La juridiction civile ne peut statuer sur la nationalité avant l'expiration d'un délai d'un mois à compter de la délivrance du récépissé ou de l'avis de réception (...).
L'assignation est caduque, les conclusions soulevant une question de nationalité irrecevables, s'il n'est pas justifié des diligences prévues aux alinéas qui précèdent.
Les dispositions du présent article sont applicables aux voies de recours '.
Il n'est justifié d'aucun envoi ou dépôt au ministère de la Justice par Mme [N] [R] de l'acte d'appel ou de ses conclusions.
En conséquence, il y a lieu de prononcer la caducité de la déclaration d'appel.

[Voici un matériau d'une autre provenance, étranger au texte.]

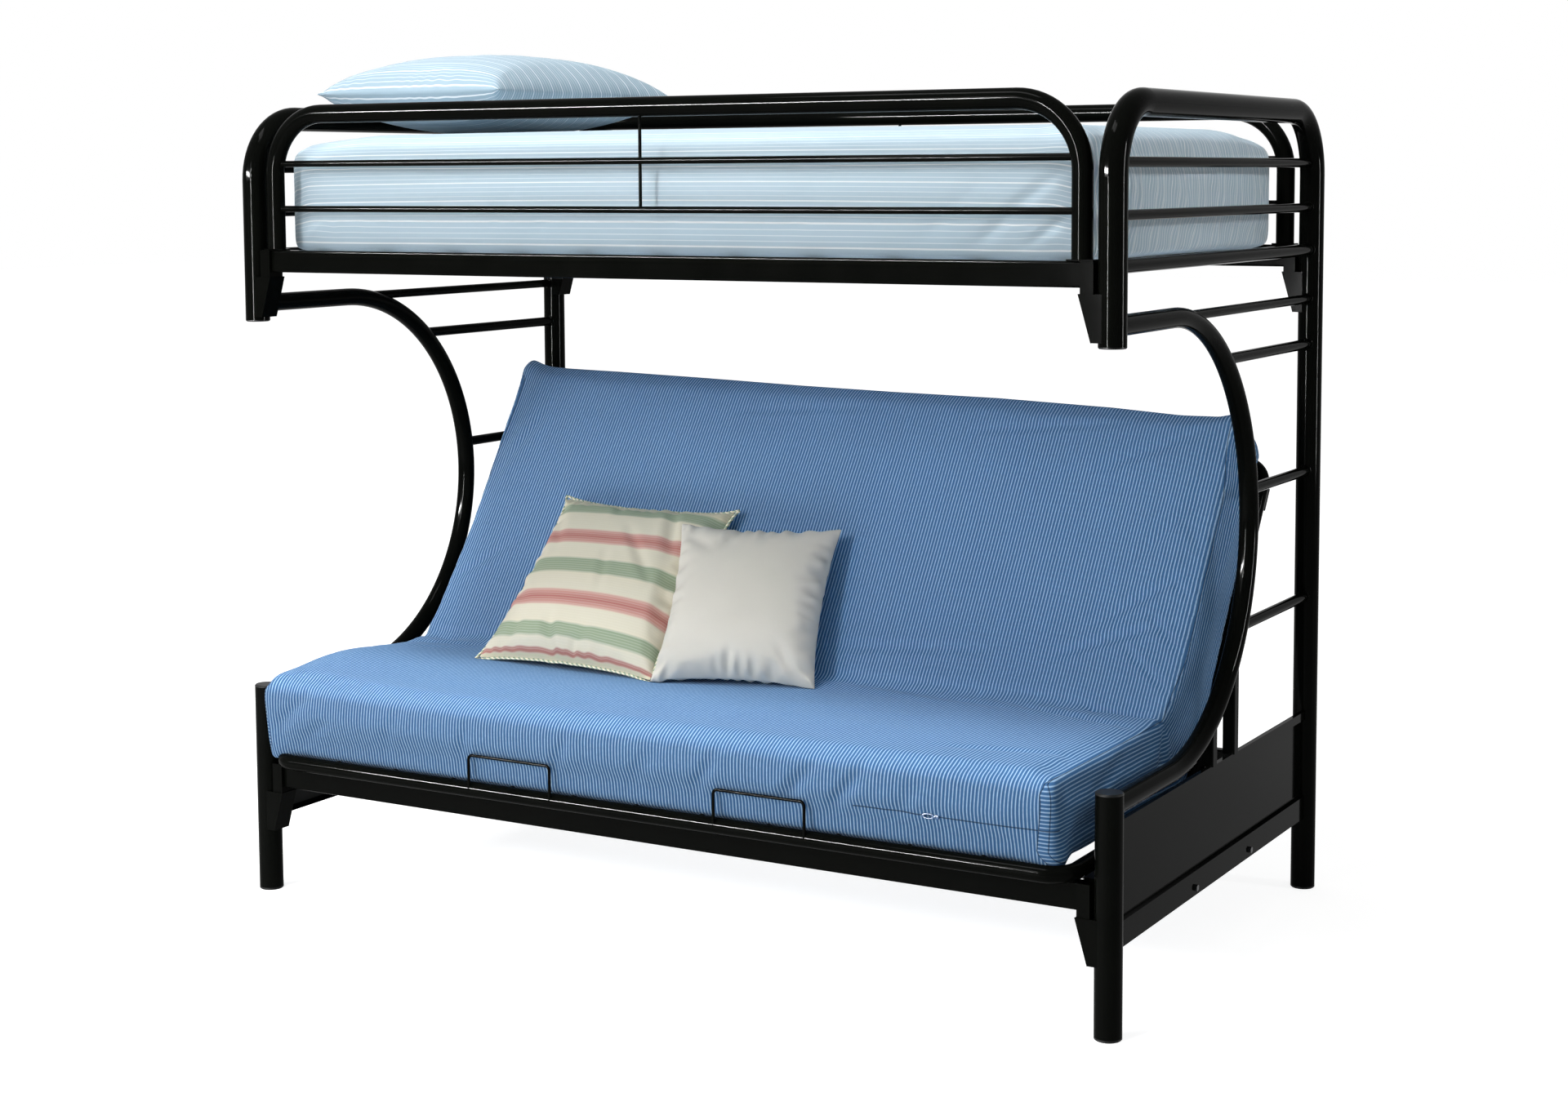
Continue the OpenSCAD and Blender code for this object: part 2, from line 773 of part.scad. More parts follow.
// The futon mattress is one piece that bends at the hinge line, made here as its two halves
module futon_half(length, lip) {
    translate([-futon_shift, 0, soft_low])
        soft_block(futon_x, length, futon_t, under_round, edge_round, futon_corner, futon_crown, futon_bulge,
            fold_lean, soft_low + 2 * rest_gap, lip);
}

module futon_mattress_seat() {
    color(futon_blue) on_seat() futon_half(seat_soft_y, front_lip);
}

module futon_mattress_back() {
    color(futon_blue) on_back() futon_half(back_soft_y, 0);
}

// A pillow: two crowned faces that meet in a drawn-in outline with full corners
pillow_steps = 16;
plump_share = 0.42;

function pillow_point(i, j, w, l, rise, drawn) = let (
    u = 2 * i / pillow_steps - 1,
    v = 2 * j / pillow_steps - 1,
    su = sin(90 * u),
    sv = sin(90 * v))
    [w / 2 * su * (1 - drawn * (1 - sv * sv) * su * su),
     l / 2 * sv * (1 - drawn * (1 - su * su) * sv * sv),
     rise * pow((1 - su * su) * (1 - sv * sv), plump_share)];

function rim(i, j) = i == 0 || j == 0 || i == pillow_steps || j == pillow_steps;
function top_index(i, j) = i * (pillow_steps + 1) + j;
function low_index(i, j) = rim(i, j) ? top_index(i, j)
    : (pillow_steps + 1) * (pillow_steps + 1) + (i - 1) * (pillow_steps - 1) + j - 1;

// The two triangles of one cell, cut so that every corner keeps its own inner point
function cell(a, b, c, d, even) = even ? [[a, d, b], [a, c, d]] : [[a, c, b], [b, c, d]];

module pillow(w, l, t, drawn) {
    n = pillow_steps;
    half = n / 2;
    polyhedron(
        points = concat(
            [for (i = [0:n]) for (j = [0:n]) pillow_point(i, j, w, l, t / 2, drawn)],
            [for (i = [1:n - 1]) for (j = [1:n - 1]) pillow_point(i, j, w, l, -t / 2, drawn)]),
        faces = concat(
            [for (i = [0:n - 1]) for (j = [0:n - 1])
                each cell(top_index(i, j), top_index(i + 1, j), top_index(i, j + 1), top_index(i + 1, j + 1),
                    (i < half) == (j < half))],
            [for (i = [0:n - 1]) for (j = [0:n - 1])
                each [for (f = cell(low_index(i, j), low_index(i + 1, j), low_index(i, j + 1),
                    low_index(i + 1, j + 1), (i < half) == (j < half))) [f[0], f[2], f[1]]]]));
}

pillow_over = 5;
pillow_x = pillow_w / 2 - pillow_over - bunk_mattress_x / 2 - bunk_shift;
pillow_y = -50;
pillow_drawn = 0.05;

// How far the crown of the upper mattress rises at a place
function bunk_crown_at(x, y) = let (u = 2 * (x + bunk_shift) / bunk_mattress_x, v = 2 * y / bunk_mattress_y)
    bunk_crown * (1 - u * u) * (1 - v * v);

module bed_pillow() {
    low = bunk_soft_z + bunk_mattress_t + bunk_crown_at(pillow_x, pillow_y) + 2 * rest_gap;
    color(sheet_blue) on_bed() translate([pillow_x, pillow_y, low + pillow_t / 2])
        pillow(pillow_w, pillow_l, pillow_t, pillow_drawn);
}

// Throw cushions lean on the back, and their lower corners have sunk a little way to the
// height where they meet the seat, so that they stand close over it. Places are
// measured from the hinge: along the bed, up the back and out from the back.
throw_drawn = 0.07;
throw_room = 0.8;
throw_sink = 1.3;
throw_out = soft_low + futon_t + futon_crown + throw_room + throw_t / 2;
striped_inset = 502;
striped_x = striped_inset - futon_x / 2 - futon_shift;
striped_turn = -1;
striped_tilt = -12;
striped_out = 15;
plain_step = 378;
plain_x = striped_x + plain_step;
plain_turn = 8.5;
plain_tilt = -4;
plain_roll = 12;
plain_out = 30;

// How far up the back the top of the seat's crown lies, at a distance out from the back
function seat_line(out) = (soft_low + futon_t + futon_crown - out * cos(sofa_angle)) / sin(sofa_angle);

// The place up the back at which the lower one of a cushion's corners meets the seat
function standing(w, h, turn, tilt, roll, out) = -throw_sink + max([for (side = [-1, 1])
    let (x = side * w / 2 * cos(turn) + h / 2 * sin(turn), y = side * w / 2 * sin(turn) - h / 2 * cos(turn))
    seat_line(out + y * sin(tilt) * cos(roll) - x * sin(roll)) - y * cos(tilt)]);

module throw_cushion(w, h, x, turn, tilt, roll, out) {
    on_back() translate([x, standing(w, h, turn, tilt, roll, out), out])
        rotate([tilt, roll, 0]) rotate([0, 0, turn]) pillow(w, h, throw_t, throw_drawn);
}

module striped_cushion() {
    color(cream) throw_cushion(striped_w, striped_h, striped_x, striped_turn, striped_tilt, 0,
        throw_out + striped_out);
}

// The plain cushion lies with one edge over the striped one
module plain_cushion() {
    color(off_white) throw_cushion(plain_w, plain_h, plain_x, plain_turn, plain_tilt, plain_roll,
        throw_out + plain_out);
}

// Futon frame. Both halves are drawn with the hinge axis on x and +y leading away from it
frame_start = 22;
cross_y = 40;

module loop_bar(span, reach, diameter, extra) {
    both_sides() {
        translate([span / 2, 0, 0]) bar_y(diameter, frame_start - extra, reach - futon_bend);
        translate([span / 2 - futon_bend, reach - futon_bend, 0])
            rotate_extrude(angle = 90) translate([futon_bend, 0]) circle(d = diameter);
    }
    translate([0, reach, 0]) bar_x(diameter, span - 2 * futon_bend);
}

module cross_bar(span, diameter) {
    translate([0, cross_y, 0]) bar_x(diameter, span);
}

module futon_loop(span, reach) {
    color(black) {
        difference() {
            loop_bar(span, reach, futon_d, 0);
            loop_bar(span, reach, futon_d - 2 * futon_wall, over);
        }
        difference() {
            cross_bar(span, cross_d);
            cross_bar(span + 2 * over, cross_d - 2 * rung_wall);
            loop_bar(span, reach, futon_d, 0);
        }
    }
}

module futon_slat_set(span, reach) {
    pitch = (span - futon_d) / (futon_slats + 1);
    slat_z = deck_top - futon_slat_d / 2;
    color(satin_black) difference() {
        for (i = [1:futon_slats])
            translate([i * pitch - (span - futon_d) / 2, 0, slat_z]) bar_y(futon_slat_d, cross_y, reach);
        loop_bar(span, reach, futon_d, 0);
        cross_bar(span, cross_d);
    }
}

// Hinge plates: a bar with a round eye, welded along the inner side of each side tube
plate_len = 130;
plate_bite = 1;
seat_plate_x = futon_span / 2 - futon_d / 2 - hinge_t / 2 + plate_bite;

module hinge_plate(x, span, reach) {
    both_sides() difference() {
        translate([x - hinge_t / 2, 0, 0]) union() {
            rotate([0, 90, 0]) cylinder(d = hinge_h, h = hinge_t);
            translate([0, 0, -hinge_h / 2]) cube([hinge_t, plate_len, hinge_h]);
        }
        translate([x, 0, 0]) bar_x(pin_d + 2 * pin_gap, hinge_t + 2 * over);
        loop_bar(span, reach, futon_d, 0);
        cross_bar(span, cross_d);
    }
}

module seat_hinge_plates() {
    color(black) on_seat() hinge_plate(seat_plate_x, futon_span, seat_reach);
}

module back_hinge_plates() {
    color(black) on_back() hinge_plate(seat_plate_x - hinge_t - plate_gap, back_span, back_reach);
}

pin_head_d = 18;
pin_head_t = 3;
pin_play = 0.2;

module hinge_pins() {
    outer = seat_plate_x + hinge_t / 2 + pin_play;
    inner = outer - 2 * hinge_t - plate_gap - 2 * pin_play;
    color(zinc) on_seat() both_sides() {
        translate([inner - over, 0, 0]) rotate([0, 90, 0]) cylinder(d = pin_d, h = outer - inner + 2 * over);
        for (x = [outer, inner - pin_head_t])
            translate([x, 0, 0]) rotate([0, 90, 0]) cylinder(d = pin_head_d, h = pin_head_t);
    }
}

// Plastic glides: saddles under the side tubes that run on the tracks
glide_l = 50;
glide_w = 26;
glide_seat = 6;
track_margin = 20;
rear_glide_y = 70;
front_glide_y = hinge_y + half_y - track_end_gap - glide_l / 2 - slide_out - track_margin;
seat_glide_ys = [rear_glide_y, front_glide_y];
back_glide_end = 72;
back_glide_step = 350;
back_glide_y = back_reach - back_glide_end;
back_glide_ys = [back_glide_y - back_glide_step, back_glide_y];

module glides(span, reach, places) {
    color(satin_black) both_sides() difference() {
        for (y = places)
            translate([span / 2 - glide_w / 2, y - glide_l / 2, -deck_top - glide_t])
                cube([glide_w, glide_l, glide_t + glide_seat]);
        loop_bar(span, reach, futon_d, 0);
    }
}

// Bent wire loops that keep the mattress from creeping off the front tube
retainer_bend = 9;
retainer_set = 12.4;

module retainer() {
    half = retainer_w / 2;
    top = deck_top + retainer_h - retainer_d / 2;
    both_sides() {
        translate([half, 0, 0]) cylinder(d = retainer_d, h = top - retainer_bend);
        translate([half - retainer_bend, 0, top - retainer_bend]) bend_xz(retainer_bend, retainer_d);
    }
    translate([0, 0, top]) bar_x(retainer_d, 2 * (half - retainer_bend));
}

module mattress_retainers() {
    color(black) on_seat() difference() {
        for (side = [-1, 1])
            translate([side * retainer_x, seat_reach + retainer_set, 0]) retainer();
        loop_bar(futon_span, seat_reach, futon_d, 0);
    }
}

on_end(-1) end_hoop();  // left_end_hoop
on_end(1) end_hoop();  // right_end_hoop
on_end(-1) front_leg();  // left_front_leg
on_end(1) front_leg();  // right_front_leg
on_end(-1) c_tube();  // left_c_tube
on_end(1) c_tube();  // right_c_tube
on_end(-1) end_rungs();  // left_end_rungs
on_end(1) end_rungs();  // right_end_rungs
on_end(-1) ladder();  // left_ladder_rungs
on_end(1) ladder();  // right_ladder_rungs
on_end(-1) end_panel();  // left_end_panel
on_end(1) end_panel();  // right_end_panel
on_end(-1) uprights();  // left_uprights
on_end(1) uprights();  // right_uprights
on_end(-1) seat_track();  // left_seat_track
on_end(1) seat_track();  // right_seat_track
track_bolts();
track_nuts();
foot_plugs();
leg_caps();
hoop_plugs();
rail_at(-1, upper_rail_z, upper_rail_h);  // upper_front_rail
rail_at(1, upper_rail_z, upper_rail_h);  // upper_rear_rail
rail_at(-1, lower_rail_z, lower_rail_h);  // lower_front_rail
rail_at(1, lower_rail_z, lower_rail_h);  // lower_rear_rail
rail_pockets(upper_rail_z);  // upper_rail_pockets
rail_pockets(lower_rail_z);  // lower_rail_pockets
guard_tube(-1);  // front_guard_tube
guard_tube(1);  // rear_guard_tube
guard_rods(-1);  // front_guard_rods
guard_rods(1);  // rear_guard_rods
deck_slats_set();
upper_mattress();
bed_pillow();
on_seat() futon_loop(futon_span, seat_reach);  // seat_frame
on_seat() futon_slat_set(futon_span, seat_reach);  // seat_slats
seat_hinge_plates();
on_seat() glides(futon_span, seat_reach, seat_glide_ys);  // seat_glides
mattress_retainers();
hinge_pins();
futon_mattress_seat();
on_back() futon_loop(back_span, back_reach);  // back_frame
on_back() futon_slat_set(back_span, back_reach);  // back_slats
back_hinge_plates();
on_back() glides(back_span, back_reach, back_glide_ys);  // back_glides
futon_mattress_back();
striped_cushion();
plain_cushion();
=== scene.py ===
import json
import math

import bmesh
import bpy
import numpy as np
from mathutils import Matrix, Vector
from mathutils.bvhtree import BVHTree


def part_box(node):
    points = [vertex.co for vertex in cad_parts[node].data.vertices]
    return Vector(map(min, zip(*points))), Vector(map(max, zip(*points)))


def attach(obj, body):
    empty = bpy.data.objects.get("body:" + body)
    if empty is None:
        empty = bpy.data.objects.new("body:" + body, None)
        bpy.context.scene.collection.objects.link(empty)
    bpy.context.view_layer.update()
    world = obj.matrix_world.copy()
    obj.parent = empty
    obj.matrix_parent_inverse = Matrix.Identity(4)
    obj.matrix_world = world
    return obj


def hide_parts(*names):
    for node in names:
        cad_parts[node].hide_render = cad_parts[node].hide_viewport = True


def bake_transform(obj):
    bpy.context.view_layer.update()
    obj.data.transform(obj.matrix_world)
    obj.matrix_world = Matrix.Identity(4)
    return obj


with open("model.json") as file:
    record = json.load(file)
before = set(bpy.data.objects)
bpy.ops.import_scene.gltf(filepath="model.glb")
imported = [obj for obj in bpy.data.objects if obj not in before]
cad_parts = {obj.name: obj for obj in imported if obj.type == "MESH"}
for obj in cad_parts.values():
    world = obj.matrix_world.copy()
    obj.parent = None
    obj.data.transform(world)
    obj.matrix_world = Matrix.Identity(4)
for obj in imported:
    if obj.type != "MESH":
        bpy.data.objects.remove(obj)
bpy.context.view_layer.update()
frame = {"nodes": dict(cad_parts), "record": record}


# The eye: a short telephoto at a standing person's eye height, to the right of the bed's
# front. The frame is 1920 by 1361 and the lens is shifted a little to hold both bunks.
bpy.ops.object.camera_add(
    location=(2.591, -4.460, 1.517),
    rotation=(math.radians(90 - 5.151), math.radians(0.299), math.radians(29.986)))
camera = bpy.context.object
camera.data.sensor_width = 36
camera.data.lens = 56.67
camera.data.shift_y = -0.10
bpy.context.scene.camera = camera
bpy.context.scene.view_settings.view_transform = "Standard"


# Colours are written as sRGB hex, and Blender's sockets take them as linear light.
def linear(hex_colour):
    parts = [int(hex_colour[i:i + 2], 16) / 255 for i in (1, 3, 5)]
    return [p / 12.92 if p < 0.04045 else ((p + 0.055) / 1.055) ** 2.4 for p in parts] + [1]


# Each input of a node is either linked or set to a value.
def feed(tree, node, inputs):
    for name, value in inputs.items():
        if isinstance(value, bpy.types.NodeSocket):
            tree.links.new(value, node.inputs[name])
        else:
            node.inputs[name].default_value = value


def add(tree, kind, inputs=None, **settings):
    made = tree.nodes.new("ShaderNode" + kind)
    for name, value in settings.items():
        setattr(made, name, value)
    feed(tree, made, inputs or {})
    return made


def new_material(name):
    material = bpy.data.materials.new(name)
    material.use_nodes = True
    tree = material.node_tree
    return material, tree, tree.nodes["Principled BSDF"]


# The studio: a wide sheet of white paper on the floor, under a white room. What the eye
# and the gloss see is white, and the light itself stays at a plain level.
def seen_directly(tree):
    ray = add(tree, "LightPath").outputs
    seen = add(tree, "Math", {0: ray["Is Camera Ray"], 1: ray["Is Glossy Ray"]}, operation="MAXIMUM")
    clear = add(tree, "Math", {0: seen.outputs[0], 1: ray["Is Transmission Ray"]}, operation="MAXIMUM")
    return clear.outputs[0]


bpy.ops.mesh.primitive_plane_add(size=60, location=(0, 0, 0))
floor = bpy.context.object
floor.name = "floor"
paper, paper_tree, paper_shader = new_material("white_paper_floor")
paper_lift = add(paper_tree, "Math", {0: seen_directly(paper_tree), 1: 0.82}, operation="MULTIPLY")
feed(paper_tree, paper_shader, {"Base Color": linear("#b0b0ae"), "Roughness": 0.9,
    "Emission Color": linear("#ffffff"), "Emission Strength": paper_lift.outputs[0]})
floor.data.materials.append(paper)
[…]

Succombant à l'instance, [N] [R] doit être condamnée au paiement des dépens.
PAR CES MOTIFS
La cour,
La cour, statuant publiquement, par arrêt contradictoire, après débats en audience publique, et après en avoir délibéré,
Déclare caduque la déclaration d'appel effectuée le 09 octobre 2023 par Mme [N] [R] contre le jugement rendu le 13 septembre 2023 par le tribunal judiciaire de Lyon,
Ordonne la mention prévue par l'article
28 du code civil,
Condamne Mme [N] [R] aux dépens.
Signé par Isabelle Bordenave, présidente et par Sophie Peneaud, greffière, à qui la minute de la décision a été remise par la magistrate signataire.